結果、WADAX側ではホスト情報の事前移管を行った際に、A(HOST)レコードと、CNAME(Alias)レコード、さらにはTXT(Text)レコードを設定頂けることがわかりました。また、他のお客様でのGoogle Appsとの連携事例もWADAXでは運用事例としてお持ちとのことでした。なので、私も安心してMXレコードのみの設定を依頼することができました。

ここまでが準備段階でした。あとはお客様によるWADAXへのお申込みです。この際にレジストラをWADAXに移管する際は、ホスティングと同時に行わねばならないと指定がありました。なので、ホスティングからしばらくしてDoレジからレジストラをWADAXに移管する確認がDoレジから来ました。Doレジの今までのご尽力に感謝しつつ、お客様にその手続きも行って頂きました。残るはWebサーバーのbluehostからの抜き出しと、WADAXへの流し込みです。こちらもbluehostからの抜きだし作業にちょっとした制約事項がありましたが、なんとかクリアし、私のほうで全て完了しました。

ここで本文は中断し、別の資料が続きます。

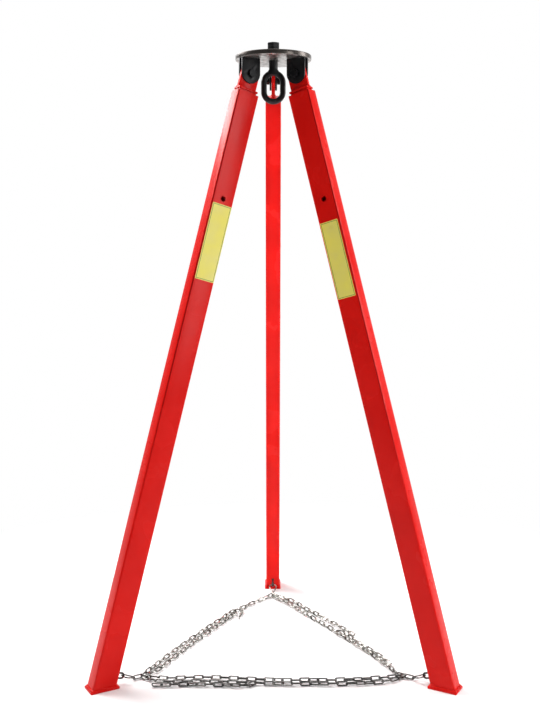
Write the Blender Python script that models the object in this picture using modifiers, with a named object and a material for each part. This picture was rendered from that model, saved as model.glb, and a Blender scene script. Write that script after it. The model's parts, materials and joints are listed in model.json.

ここまでできた時点で、最終的にAレコードやCNAMEレコード、TXTレコードの設定がWADAX側で自動的に設定されることと、MXレコードの設定依頼をWADAXにお願いし、設定完了となったところで、最終的にDNSの切り替え作業を私のところで行い、無事作業が終了しました。

WADAX設定画面です。WADAX1
WADAX2

若干新旧サーバーのDNS浸透タイミングが違ったことと、ブラウザのキャッシュで表示に食い違いが出たものの、それもすぐに解消。無事移設が完了となりました。丁度終戦記念日の前日のことでした。

お客様をはじめ、Doレジ様、ご担当者様、bluehost様、そしてWADAX様、ご担当者様にはご尽力頂きましてありがとうございました。

あと一つだけ残務処理があることはあるのですが、今のところ移管して1ヶ月は何事も起きていないとのこと。

本稿は私のφ(..)メモとして書きましたが、どなたかにとって事例として参考になるとありがたいです。なお、本稿はお客様を特定する情報は全て抹消の上、お客様の御許可を頂いたうえで掲載しております。